Maury Peiperl, Dean of George Mason University’s School of Business in Virgina, told BreakingNews.ie: “No, I don’t see Ireland as an obstacle. I see Ireland as an example of the progress that a country can make, they’ve done well.
“Everybody loves the Irish success story going back 25/30 years about attracting business and flourishing in the European Union, really being a country that in some ways went out on a limb to attract companies.
“My own view would be that Ireland has come a very long way and is more of a major player in the global economy. The conversation really is about the global economy and trade system. I don’t think the conversation globally is about the US or Ireland frankly.
“Obviously Ireland has the boundary condition of being at the 12.5 per cent, instead of the 15 per cent they’re talking about, but don’t forget there are a whole bunch of nations at zero, that’s a much bigger problem for the world.”
He also feels Mr Donohoe’s request of consideration for smaller countries will be met.
“It started with the G7, now they will have a G20 conversation. If we had to have a UN General Assembly unanimous decision we would never get anywhere on this sort of thing.
“I don’t think it’s going to be by means of exclusion, I think the idea should it go forward is that it happens by consensus and it happens by bringing one and other along, not so much by making exceptions as by helping to plot viable paths forward. For example one could do it in stages, or one could go just for the non-tangible assets first.”
While there are concerns about how the new rate could affect Ireland, Mr Peiperl feels it will help all countries when it is finalised.
“If you look at overall global decline in rates, and revenues, for all governments over a very long period it has hurt the physical and social fabric in most of the advanced countries and I don’t think that is sustainable.
“If you look at wealth disparity that’s also gone the wrong way over a long period.
It’s about fixing a long-standing global problem, Ireland’s not the problem.
“For most individuals the global tax policies, you can’t just go and declare yourself a resident of a tax haven on an island somewhere and stop paying taxes in your home country, that’s not allowed, as I can attest to having lived in three countries and paid taxes in all of them.
“It seems to be easier for corporations to duck some of that and that’s not right, I don’t think it’s an issue of the domain it’s an issue of the global system.”
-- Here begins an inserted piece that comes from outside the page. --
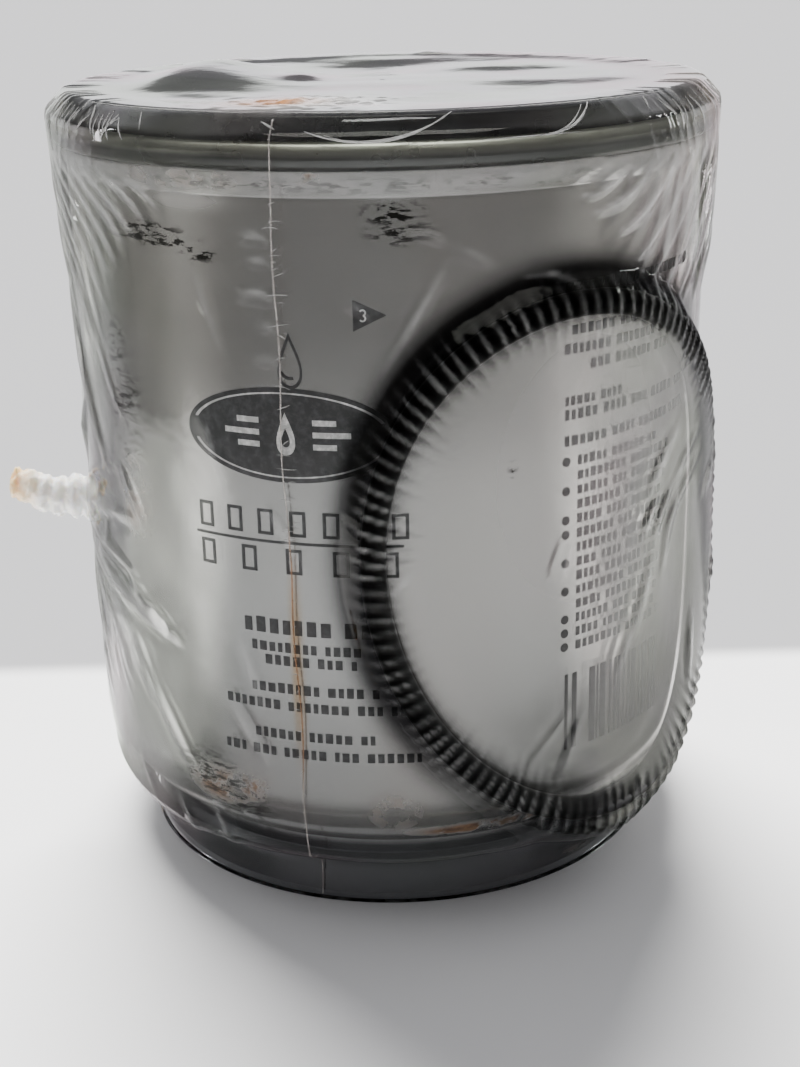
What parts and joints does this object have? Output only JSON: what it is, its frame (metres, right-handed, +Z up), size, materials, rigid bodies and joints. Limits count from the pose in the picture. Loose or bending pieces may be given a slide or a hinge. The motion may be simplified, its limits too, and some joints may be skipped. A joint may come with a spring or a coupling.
{
  "type": "fuel filter",
  "caption": "Spin-on diesel fuel filter canister with a bowl port, in clear shrink film, with a spare seal ring under the film.",
  "frame": {"origin": "on the can's axis, at the underside of the film across the foot, on the surface that the filter stands on", "axes": "+Z up along the can's axis towards the threaded end; the printed front faces -Y; the film's tail points to -X"},
  "size_m": [0.1291, 0.1157, 0.1333],
  "materials": {
    "can_paint": "grey satin paint, scuffed, with rust specks",
    "plated_steel": "plated, dull greenish sheen",
    "bare_steel": "pressed steel, satin",
    "spring_steel": "drawn wire, oiled",
    "cap_steel": "thin pressed steel",
    "black_rubber": "smooth moulded, slightly glossy",
    "plastisol": "cured adhesive",
    "filter_paper": "resin-treated paper",
    "shrink_film": "clear, slightly yellowed, wrinkled and glossy",
    "gathered_film": "milky gathered film with a scorched tip"
  },
  "bodies": {
    "canister": {"can_shell": "can_paint", "seam_lid": "plated_steel", "thread_plate": "bare_steel", "top_gasket": "black_rubber", "bowl_thread_ring": "plated_steel", "spring_seat": "bare_steel", "element_spring": "spring_steel", "bowl_seal_ring": "black_rubber", "film_sleeve": "shrink_film", "film_top": "shrink_film", "film_underside": "shrink_film", "film_seam": "shrink_film", "film_tail": "gathered_film"},
    "element": {"element_grommet": "black_rubber", "top_end_cap": "cap_steel", "top_potting": "plastisol", "pleated_media": "filter_paper", "bead_band_upper": "plastisol", "bead_band_lower": "plastisol", "centre_tube": "bare_steel", "bottom_potting": "plastisol", "bottom_end_cap": "cap_steel"}
  },
  "joints": [
    {"name": "element_float", "type": "slide", "parent": "canister", "child": "element", "axis": [0, 0, 1], "range_m": [-0.003, 0], "stiffness_N_per_m": 7000, "springref_m": 0.0075, "deforming": ["element_spring"]}
  ]
}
He reiterated his view that Ireland is not seen as any obstacle to the new rate.
Time to adjust
Mr Peiperl also pointed out that companies and countries will be given time to meet the new rate, rather than an immediate demand.
“It’s about fixing a long-standing global problem, Ireland’s not the problem, Ireland has made a great deal of progress by setting a low rate, but still not a zero rate, and has probably come to a point where there is a way forward that gets you to the 15 per cent but does it over time or with other ways to continue investing.
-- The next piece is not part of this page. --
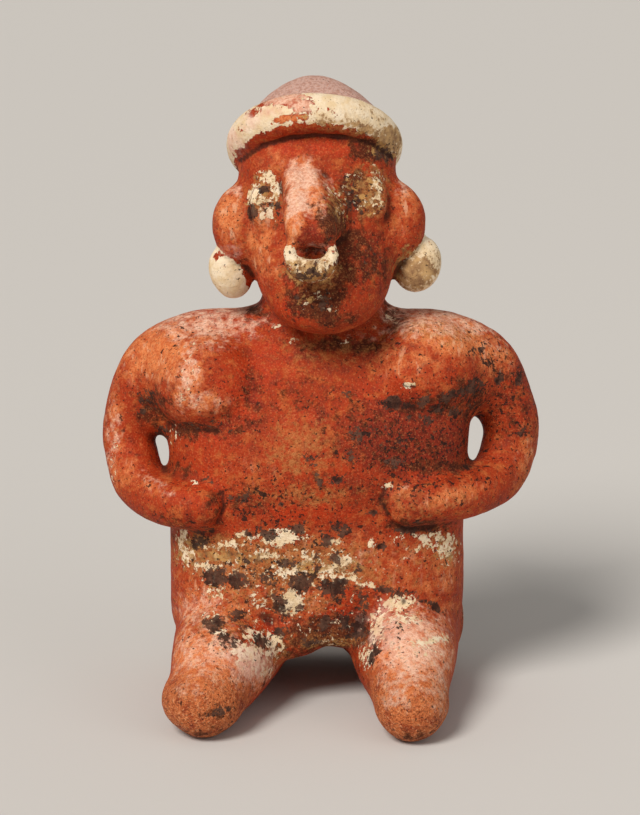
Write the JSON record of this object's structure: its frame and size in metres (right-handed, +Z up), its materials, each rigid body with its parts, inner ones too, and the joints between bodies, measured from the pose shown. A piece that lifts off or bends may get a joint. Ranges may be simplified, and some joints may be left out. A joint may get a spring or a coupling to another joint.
{
  "type": "seated terracotta woman",
  "caption": "Seated clay woman with hands on the belly, rolled headband, nose ring and ear ornaments, in worn red slip with flaking cream and dark paint.",
  "frame": {"origin": "on the surface that the figure sits on, under the middle of its bounding box", "axes": "+Z up through the head, the figure faces -Y, +X is on the viewer's right"},
  "size_m": [0.1748, 0.1198, 0.245],
  "materials": {
    "terracotta": "matte burnished red slip, worn, with flaking cream and dark grey paint"
  },
  "bodies": {
    "root": {"seated_woman": "terracotta"}
  },
  "joints": []
}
“I have a feeling Ireland won’t be the only country trying to figure out what the way forward is given the overall global benefit, and it’s not just us paying everybody else and I don’t think it’s as clear cut and negative as us paying everyone else, it’s about everyone coming and saying, ‘ok, how do we apply some kind of level playing field here for all?’”
“That’s the main point here, it’s not that it has to be on any one country to go overboard or on the other hand that it can allow any one country to shelter all the profits of a company, that’s a good place to start frankly,” he added.
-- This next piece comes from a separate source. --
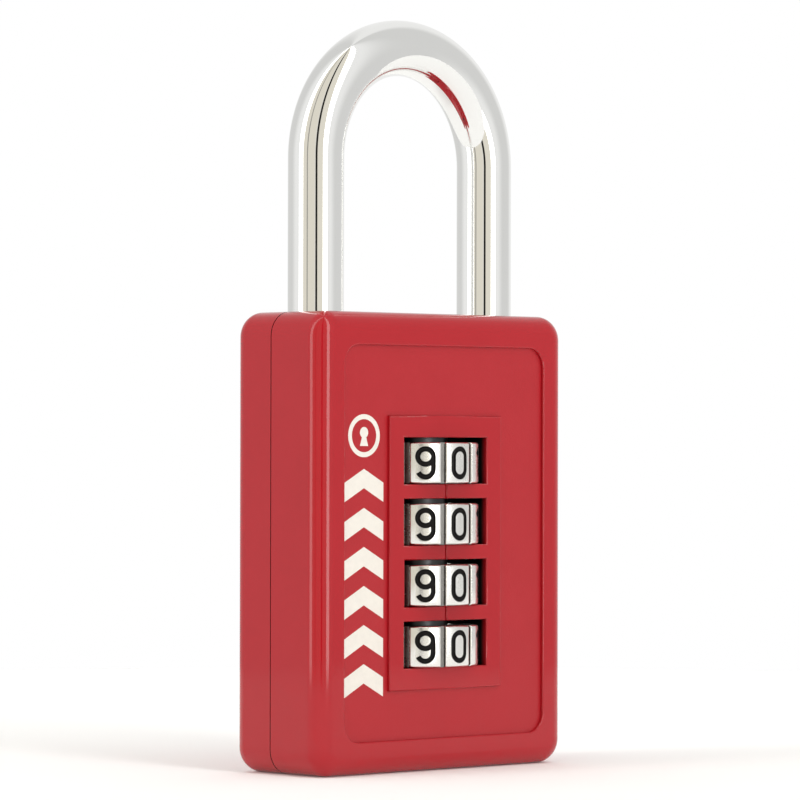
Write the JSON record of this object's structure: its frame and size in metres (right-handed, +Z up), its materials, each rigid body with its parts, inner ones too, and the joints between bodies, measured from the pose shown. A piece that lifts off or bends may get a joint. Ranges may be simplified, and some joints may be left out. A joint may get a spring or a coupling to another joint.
{
  "type": "combination padlock",
  "caption": "Resettable combination padlock: painted two part metal case, chromed round shackle and a column of turning number dials on the front.",
  "frame": {"origin": "on the flat underside of the case, half way across it, in the plane of the two shackle legs", "axes": "+Z up through the shackle, -Y out of the front with the dials, +X to the right seen from the front"},
  "size_m": [0.0386, 0.0171, 0.0855],
  "materials": {
    "red_paint": "satin gloss enamel on die-cast zinc",
    "chrome_bar": "bright chrome plate on hardened steel",
    "chrome_dial": "satin chrome with black filled digits",
    "zinc": "bare die-cast zinc",
    "steel": "stamped steel",
    "spring_steel": "spring wire and strip",
    "black_steel": "black oxide, lightly oiled",
    "brass_part": "turned brass"
  },
  "bodies": {
    "case": {"front_case": "red_paint", "rear_case": "red_paint", "case_rivets": "red_paint", "bottom_bushing": "brass_part", "detent_spring": "spring_steel", "detent_rivets": "steel", "shackle_spring": "spring_steel", "reset_spring": "spring_steel"},
    "shackle": {"shackle": "chrome_bar"},
    "spindle": {"spindle": "zinc", "lift_plate": "steel"},
    "reset_collar": {"reset_collar": "black_steel"},
    "dial_1": {"dial_1": "chrome_dial"},
    "clutch_1": {"clutch_1": "black_steel"},
    "dial_2": {"dial_2": "chrome_dial"},
    "clutch_2": {"clutch_2": "black_steel"},
    "dial_3": {"dial_3": "chrome_dial"},
    "clutch_3": {"clutch_3": "black_steel"},
    "dial_4": {"dial_4": "chrome_dial"},
    "clutch_4": {"clutch_4": "black_steel"}
  },
  "joints": [
    {"name": "shackle_lift", "type": "slide", "parent": "case", "child": "shackle", "axis": [0, 0, 1], "range_m": [0, 0.00691], "deforming": ["shackle_spring"]},
    {"name": "spindle_lift", "type": "slide", "parent": "case", "child": "spindle", "axis": [0, 0, 1], "range_m": [0, 0.00691]},
    {"name": "reset_press", "type": "slide", "parent": "case", "child": "reset_collar", "axis": [0, 0, 1], "range_m": [-0.0013, 0], "stiffness_N_per_m": 400, "deforming": ["reset_spring"]},
    {"name": "dial_1_turn", "type": "hinge", "parent": "case", "child": "dial_1", "pos_m": [0, -0.0028, 0.01413], "axis": [0, 0, 1], "continuous": true, "deforming": ["detent_spring"]},
    {"name": "clutch_1_slide", "type": "slide", "parent": "dial_1", "child": "clutch_1", "axis": [0, 0, 1], "range_m": [-0.0013, 0]},
    {"name": "dial_2_turn", "type": "hinge", "parent": "case", "child": "dial_2", "pos_m": [0, -0.0028, 0.02104], "axis": [0, 0, 1], "continuous": true, "deforming": ["detent_spring"]},
    {"name": "clutch_2_slide", "type": "slide", "parent": "dial_2", "child": "clutch_2", "axis": [0, 0, 1], "range_m": [-0.0013, 0]},
    {"name": "dial_3_turn", "type": "hinge", "parent": "case", "child": "dial_3", "pos_m": [0, -0.0028, 0.02795], "axis": [0, 0, 1], "continuous": true, "deforming": ["detent_spring"]},
    {"name": "clutch_3_slide", "type": "slide", "parent": "dial_3", "child": "clutch_3", "axis": [0, 0, 1], "range_m": [-0.0013, 0]},
    {"name": "dial_4_turn", "type": "hinge", "parent": "case", "child": "dial_4", "pos_m": [0, -0.0028, 0.03485], "axis": [0, 0, 1], "continuous": true, "deforming": ["detent_spring"]},
    {"name": "clutch_4_slide", "type": "slide", "parent": "dial_4", "child": "clutch_4", "axis": [0, 0, 1], "range_m": [-0.0013, 0]}
  ],
  "couplings": [
    {"joint": "spindle_lift", "follows": "shackle_lift", "ratio": 1},
    {"joint": "clutch_1_slide", "follows": "reset_press", "ratio": 1},
    {"joint": "clutch_2_slide", "follows": "reset_press", "ratio": 1},
    {"joint": "clutch_3_slide", "follows": "reset_press", "ratio": 1},
    {"joint": "clutch_4_slide", "follows": "reset_press", "ratio": 1}
  ]
}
“The US government has been very careful to make it about the systemic issue rather than making it punitive in relation to specific companies.
“When people read news stories which says this company has made a massive profit, and hasn’t paid a dime in taxes, or has paid some tiny fractional number, they think something is wrong and that is the issue. It’s not ‘Ireland has taken our taxes,' I haven’t heard anybody talk in those terms.
“It’s more about, are the companies behaving in a way that is not just legal but fair, that I think is the conversation.”
While some have expressed fears that a new global minimum tax rate could lead to companies withdrawing their business from Ireland, Mr Peiperl feels this is unlikely.
“If you’re going to invest in a country, and this I think is one of Ireland’s accomplishments, that they really come and invest to hire people, build plants, and move the economy forwards in large swathes of the economy.
“That wasn’t the case in this Apple licensing deal, but it’s been the case over many years in much that has evolved in Ireland since they started this process.
“These are the sort of things you like to see: competition, ‘this is a great place to be’, not ‘here’s where you can duck paying tax’.
“Particularly if they have employees and operations etc, I don’t think they will leave, particularly since the idea is not to move operations and people across borders, the idea is to reduce stashing money and profits in places where they really shouldn’t be stashed.
“I think it’s unlikely, particularly if everybody is on the same level, the idea is to prevent companies exiting for tax reasons. No, I don’t think it will be a major issue. That would defeat the point of the consensus in the first place.”
While the move to a new minimum rate is likely to be played out in stages, Mr Peiperl said Ireland’s strong relationship with the United States would be an advantage.
“Secretary Janet Yellen [US secretary of the treasury] started this conversation but the reason it’s going as far as it has is every one of the countries involved have felt the pinch of 30-40 years of declining corporate tax rate, and they all are keen to see something happen.
“I would say yes, Ireland will have the ear of Joe Biden, although it will not be entirely up to him, I would hope that it is a global consensus.
“All 50 states compete with one another, not least the one where President Biden is from the state of Delawere, so it’s a bit like the experience of small countries.
“I would encourage everyone in Ireland to have a look at the bigger picture, what makes the most sense for the global system, what is the level of fairness people are going for, how can we fit into that in a way that still works for us given how far we’ve come as Ireland absolutely has. I think President Biden would also encourage that conversation.”